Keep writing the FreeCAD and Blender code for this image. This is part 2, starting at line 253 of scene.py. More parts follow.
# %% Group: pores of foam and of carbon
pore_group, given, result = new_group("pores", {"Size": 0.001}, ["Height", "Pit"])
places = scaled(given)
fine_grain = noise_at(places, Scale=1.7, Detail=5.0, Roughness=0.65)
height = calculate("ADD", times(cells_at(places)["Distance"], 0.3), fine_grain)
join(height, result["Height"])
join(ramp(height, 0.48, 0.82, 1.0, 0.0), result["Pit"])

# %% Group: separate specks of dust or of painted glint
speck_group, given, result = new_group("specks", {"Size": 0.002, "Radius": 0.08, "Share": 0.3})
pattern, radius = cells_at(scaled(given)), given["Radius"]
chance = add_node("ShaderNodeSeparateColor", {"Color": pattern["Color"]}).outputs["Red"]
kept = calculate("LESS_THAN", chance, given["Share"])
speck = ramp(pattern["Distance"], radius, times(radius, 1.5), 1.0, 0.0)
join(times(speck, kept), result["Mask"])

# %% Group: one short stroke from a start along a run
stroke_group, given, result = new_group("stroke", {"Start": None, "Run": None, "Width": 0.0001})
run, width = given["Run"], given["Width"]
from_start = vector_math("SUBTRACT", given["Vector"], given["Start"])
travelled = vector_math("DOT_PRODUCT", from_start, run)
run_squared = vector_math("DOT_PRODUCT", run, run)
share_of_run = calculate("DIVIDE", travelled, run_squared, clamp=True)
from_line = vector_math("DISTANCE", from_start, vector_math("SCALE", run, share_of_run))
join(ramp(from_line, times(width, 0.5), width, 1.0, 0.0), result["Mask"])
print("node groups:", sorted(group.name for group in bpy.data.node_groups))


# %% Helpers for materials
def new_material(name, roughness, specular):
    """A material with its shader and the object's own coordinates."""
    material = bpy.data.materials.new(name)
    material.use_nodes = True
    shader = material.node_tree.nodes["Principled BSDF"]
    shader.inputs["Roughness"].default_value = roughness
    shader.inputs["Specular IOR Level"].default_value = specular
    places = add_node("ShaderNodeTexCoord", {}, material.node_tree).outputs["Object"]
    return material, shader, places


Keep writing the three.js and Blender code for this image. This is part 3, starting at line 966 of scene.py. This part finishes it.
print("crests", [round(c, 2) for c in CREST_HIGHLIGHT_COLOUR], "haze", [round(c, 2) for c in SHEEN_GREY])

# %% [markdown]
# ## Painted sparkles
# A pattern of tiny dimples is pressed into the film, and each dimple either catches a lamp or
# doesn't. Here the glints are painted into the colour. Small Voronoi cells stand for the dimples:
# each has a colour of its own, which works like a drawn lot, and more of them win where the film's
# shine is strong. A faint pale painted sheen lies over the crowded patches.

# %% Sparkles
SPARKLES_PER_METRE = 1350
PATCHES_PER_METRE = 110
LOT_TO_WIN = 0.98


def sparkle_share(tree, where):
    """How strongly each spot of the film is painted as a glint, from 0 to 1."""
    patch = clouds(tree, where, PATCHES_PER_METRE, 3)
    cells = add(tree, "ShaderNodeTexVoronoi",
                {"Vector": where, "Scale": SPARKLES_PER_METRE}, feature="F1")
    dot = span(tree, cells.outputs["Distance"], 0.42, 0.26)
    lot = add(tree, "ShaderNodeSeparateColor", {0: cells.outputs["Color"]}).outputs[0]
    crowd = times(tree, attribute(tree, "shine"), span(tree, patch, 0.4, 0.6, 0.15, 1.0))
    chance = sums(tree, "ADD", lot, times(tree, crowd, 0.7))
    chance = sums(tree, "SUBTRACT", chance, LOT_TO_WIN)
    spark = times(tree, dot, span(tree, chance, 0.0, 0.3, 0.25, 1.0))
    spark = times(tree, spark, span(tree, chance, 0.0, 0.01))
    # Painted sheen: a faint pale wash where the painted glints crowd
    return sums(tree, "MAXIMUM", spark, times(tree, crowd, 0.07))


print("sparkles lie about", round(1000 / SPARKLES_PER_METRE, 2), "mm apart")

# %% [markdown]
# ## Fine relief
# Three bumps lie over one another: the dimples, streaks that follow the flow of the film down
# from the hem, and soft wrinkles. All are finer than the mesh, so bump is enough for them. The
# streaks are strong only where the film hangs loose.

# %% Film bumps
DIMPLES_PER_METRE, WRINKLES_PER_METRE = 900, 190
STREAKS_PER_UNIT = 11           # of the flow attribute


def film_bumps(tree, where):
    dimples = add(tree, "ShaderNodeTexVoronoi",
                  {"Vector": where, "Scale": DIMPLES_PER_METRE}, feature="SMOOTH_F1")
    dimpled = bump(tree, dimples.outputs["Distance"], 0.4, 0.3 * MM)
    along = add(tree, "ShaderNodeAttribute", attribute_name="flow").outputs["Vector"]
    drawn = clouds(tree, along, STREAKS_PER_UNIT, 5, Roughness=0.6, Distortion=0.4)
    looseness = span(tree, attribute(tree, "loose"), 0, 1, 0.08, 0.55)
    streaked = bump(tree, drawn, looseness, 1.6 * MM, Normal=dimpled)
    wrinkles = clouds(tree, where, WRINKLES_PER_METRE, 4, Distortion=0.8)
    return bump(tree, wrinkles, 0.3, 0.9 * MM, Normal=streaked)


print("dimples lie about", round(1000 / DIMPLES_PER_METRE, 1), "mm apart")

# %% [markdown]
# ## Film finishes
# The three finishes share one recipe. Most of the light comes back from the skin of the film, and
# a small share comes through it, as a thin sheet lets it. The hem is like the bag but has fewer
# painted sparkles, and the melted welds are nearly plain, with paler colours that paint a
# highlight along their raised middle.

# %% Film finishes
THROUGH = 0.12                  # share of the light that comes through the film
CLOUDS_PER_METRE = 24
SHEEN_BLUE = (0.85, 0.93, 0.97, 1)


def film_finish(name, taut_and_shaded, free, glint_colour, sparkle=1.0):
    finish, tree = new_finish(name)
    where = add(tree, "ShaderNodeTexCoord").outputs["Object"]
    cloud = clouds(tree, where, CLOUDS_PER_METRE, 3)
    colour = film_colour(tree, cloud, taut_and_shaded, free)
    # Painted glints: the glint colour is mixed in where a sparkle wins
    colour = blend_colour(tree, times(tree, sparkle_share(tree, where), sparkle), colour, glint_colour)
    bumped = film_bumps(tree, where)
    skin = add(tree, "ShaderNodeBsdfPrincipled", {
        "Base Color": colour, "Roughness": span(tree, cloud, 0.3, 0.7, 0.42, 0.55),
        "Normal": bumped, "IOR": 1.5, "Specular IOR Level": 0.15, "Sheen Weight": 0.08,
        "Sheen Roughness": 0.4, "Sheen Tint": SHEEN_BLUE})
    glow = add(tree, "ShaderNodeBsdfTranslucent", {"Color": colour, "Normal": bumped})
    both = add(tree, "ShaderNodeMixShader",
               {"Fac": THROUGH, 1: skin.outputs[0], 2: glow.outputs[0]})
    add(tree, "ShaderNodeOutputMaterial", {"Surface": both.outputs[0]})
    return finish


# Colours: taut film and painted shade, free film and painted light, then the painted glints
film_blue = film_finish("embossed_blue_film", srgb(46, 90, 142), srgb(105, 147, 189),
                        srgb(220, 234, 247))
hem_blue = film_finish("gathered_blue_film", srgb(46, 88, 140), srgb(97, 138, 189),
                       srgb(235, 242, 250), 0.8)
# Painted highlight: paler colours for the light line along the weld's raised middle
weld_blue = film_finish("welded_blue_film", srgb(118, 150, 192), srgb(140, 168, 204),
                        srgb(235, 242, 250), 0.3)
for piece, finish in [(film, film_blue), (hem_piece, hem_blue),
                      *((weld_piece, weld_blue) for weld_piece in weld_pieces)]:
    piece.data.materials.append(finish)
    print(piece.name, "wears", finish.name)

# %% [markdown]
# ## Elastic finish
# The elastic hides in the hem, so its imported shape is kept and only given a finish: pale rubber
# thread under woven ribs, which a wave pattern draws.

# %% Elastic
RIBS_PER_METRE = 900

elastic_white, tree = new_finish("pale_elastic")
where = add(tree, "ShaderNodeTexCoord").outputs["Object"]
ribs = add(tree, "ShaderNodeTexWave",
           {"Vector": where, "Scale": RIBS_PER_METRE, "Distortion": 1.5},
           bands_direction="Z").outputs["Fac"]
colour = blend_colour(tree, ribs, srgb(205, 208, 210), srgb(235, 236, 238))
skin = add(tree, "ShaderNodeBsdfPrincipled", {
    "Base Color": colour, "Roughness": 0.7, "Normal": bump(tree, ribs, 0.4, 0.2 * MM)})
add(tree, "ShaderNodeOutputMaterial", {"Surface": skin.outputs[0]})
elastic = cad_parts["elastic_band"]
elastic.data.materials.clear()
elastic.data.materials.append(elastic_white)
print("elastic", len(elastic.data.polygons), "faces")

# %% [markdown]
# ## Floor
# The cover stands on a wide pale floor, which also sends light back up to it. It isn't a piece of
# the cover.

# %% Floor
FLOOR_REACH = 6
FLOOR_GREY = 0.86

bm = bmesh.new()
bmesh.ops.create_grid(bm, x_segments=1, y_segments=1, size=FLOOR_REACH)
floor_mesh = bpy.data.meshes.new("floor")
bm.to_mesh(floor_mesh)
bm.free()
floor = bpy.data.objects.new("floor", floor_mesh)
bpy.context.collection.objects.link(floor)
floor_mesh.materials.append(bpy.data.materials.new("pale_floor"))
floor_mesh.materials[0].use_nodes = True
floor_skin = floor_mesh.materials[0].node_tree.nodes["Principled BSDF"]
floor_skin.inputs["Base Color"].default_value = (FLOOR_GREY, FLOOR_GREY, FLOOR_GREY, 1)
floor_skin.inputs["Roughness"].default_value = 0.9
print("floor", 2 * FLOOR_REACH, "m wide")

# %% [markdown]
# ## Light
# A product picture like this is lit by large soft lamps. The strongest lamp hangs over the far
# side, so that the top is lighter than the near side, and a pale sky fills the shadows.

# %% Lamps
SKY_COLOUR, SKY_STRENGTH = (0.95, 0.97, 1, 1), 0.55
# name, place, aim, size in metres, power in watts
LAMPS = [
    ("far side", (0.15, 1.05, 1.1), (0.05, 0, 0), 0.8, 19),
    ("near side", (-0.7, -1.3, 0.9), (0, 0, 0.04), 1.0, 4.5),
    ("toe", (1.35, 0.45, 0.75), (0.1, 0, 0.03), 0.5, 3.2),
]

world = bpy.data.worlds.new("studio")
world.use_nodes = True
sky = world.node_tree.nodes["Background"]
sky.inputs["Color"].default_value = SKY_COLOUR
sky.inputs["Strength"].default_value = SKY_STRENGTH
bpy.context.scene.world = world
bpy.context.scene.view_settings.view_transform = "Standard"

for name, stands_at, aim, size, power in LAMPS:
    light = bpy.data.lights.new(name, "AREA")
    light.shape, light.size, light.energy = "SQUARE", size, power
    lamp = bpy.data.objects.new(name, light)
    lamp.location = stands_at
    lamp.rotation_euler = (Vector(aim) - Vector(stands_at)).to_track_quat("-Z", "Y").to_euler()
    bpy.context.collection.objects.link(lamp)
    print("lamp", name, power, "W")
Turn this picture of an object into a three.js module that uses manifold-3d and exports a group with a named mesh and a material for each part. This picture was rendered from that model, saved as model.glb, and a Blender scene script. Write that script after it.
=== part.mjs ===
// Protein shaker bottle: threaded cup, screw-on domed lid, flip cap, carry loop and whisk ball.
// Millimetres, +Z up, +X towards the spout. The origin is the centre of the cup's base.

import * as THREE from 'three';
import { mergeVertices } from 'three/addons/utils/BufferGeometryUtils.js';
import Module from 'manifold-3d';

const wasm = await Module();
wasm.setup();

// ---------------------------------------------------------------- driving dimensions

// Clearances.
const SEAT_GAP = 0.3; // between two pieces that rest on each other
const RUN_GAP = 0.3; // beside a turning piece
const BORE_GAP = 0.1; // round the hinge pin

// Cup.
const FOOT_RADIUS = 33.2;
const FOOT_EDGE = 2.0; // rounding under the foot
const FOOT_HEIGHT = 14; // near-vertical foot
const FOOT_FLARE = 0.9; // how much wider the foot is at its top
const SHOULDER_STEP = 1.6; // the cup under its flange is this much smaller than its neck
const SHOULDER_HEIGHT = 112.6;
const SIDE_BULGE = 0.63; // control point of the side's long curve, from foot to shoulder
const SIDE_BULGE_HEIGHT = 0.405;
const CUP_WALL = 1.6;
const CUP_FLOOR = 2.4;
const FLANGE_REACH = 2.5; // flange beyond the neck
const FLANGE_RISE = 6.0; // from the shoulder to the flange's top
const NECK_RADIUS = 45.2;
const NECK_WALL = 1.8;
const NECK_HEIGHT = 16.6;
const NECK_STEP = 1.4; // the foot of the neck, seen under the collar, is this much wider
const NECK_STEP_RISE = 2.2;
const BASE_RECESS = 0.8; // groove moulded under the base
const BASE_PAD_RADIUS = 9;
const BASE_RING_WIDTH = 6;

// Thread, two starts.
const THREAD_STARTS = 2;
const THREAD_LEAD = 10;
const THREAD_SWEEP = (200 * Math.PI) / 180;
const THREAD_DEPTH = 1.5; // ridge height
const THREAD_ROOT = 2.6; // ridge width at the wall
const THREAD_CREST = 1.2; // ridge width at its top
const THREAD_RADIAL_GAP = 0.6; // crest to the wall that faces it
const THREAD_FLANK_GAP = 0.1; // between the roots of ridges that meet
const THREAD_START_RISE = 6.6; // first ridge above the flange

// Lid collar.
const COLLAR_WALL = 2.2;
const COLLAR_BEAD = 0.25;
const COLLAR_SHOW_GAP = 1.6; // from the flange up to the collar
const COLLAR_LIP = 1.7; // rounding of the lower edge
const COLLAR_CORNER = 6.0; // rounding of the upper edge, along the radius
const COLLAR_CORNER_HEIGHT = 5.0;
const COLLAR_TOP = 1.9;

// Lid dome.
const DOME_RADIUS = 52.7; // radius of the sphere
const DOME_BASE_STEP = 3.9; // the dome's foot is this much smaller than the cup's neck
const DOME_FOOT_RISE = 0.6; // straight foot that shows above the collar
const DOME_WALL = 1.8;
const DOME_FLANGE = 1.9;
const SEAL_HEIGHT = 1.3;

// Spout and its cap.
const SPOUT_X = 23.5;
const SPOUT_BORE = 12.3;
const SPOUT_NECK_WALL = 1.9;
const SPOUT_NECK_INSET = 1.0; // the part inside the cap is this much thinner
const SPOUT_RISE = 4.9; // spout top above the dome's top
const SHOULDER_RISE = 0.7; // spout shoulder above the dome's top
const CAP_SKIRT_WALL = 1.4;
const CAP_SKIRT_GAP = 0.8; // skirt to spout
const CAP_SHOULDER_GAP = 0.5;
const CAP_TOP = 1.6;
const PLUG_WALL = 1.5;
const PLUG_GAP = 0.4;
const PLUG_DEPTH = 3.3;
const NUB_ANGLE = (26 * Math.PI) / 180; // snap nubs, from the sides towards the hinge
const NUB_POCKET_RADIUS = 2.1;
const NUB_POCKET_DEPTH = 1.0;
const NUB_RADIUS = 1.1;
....
WHAT IS BEING ASKED | From the entries above, extract only the lines running from the one containing "Keep writing the three.js" through the one containing "LOT_TO_WIN = 0.98", inclusive.

WORKED ANSWER |
Keep writing the three.js and Blender code for this image. This is part 3, starting at line 966 of scene.py. This part finishes it.
print("crests", [round(c, 2) for c in CREST_HIGHLIGHT_COLOUR], "haze", [round(c, 2) for c in SHEEN_GREY])

# %% [markdown]
# ## Painted sparkles
# A pattern of tiny dimples is pressed into the film, and each dimple either catches a lamp or
# doesn't. Here the glints are painted into the colour. Small Voronoi cells stand for the dimples:
# each has a colour of its own, which works like a drawn lot, and more of them win where the film's
# shine is strong. A faint pale painted sheen lies over the crowded patches.

# %% Sparkles
SPARKLES_PER_METRE = 1350
PATCHES_PER_METRE = 110
LOT_TO_WIN = 0.98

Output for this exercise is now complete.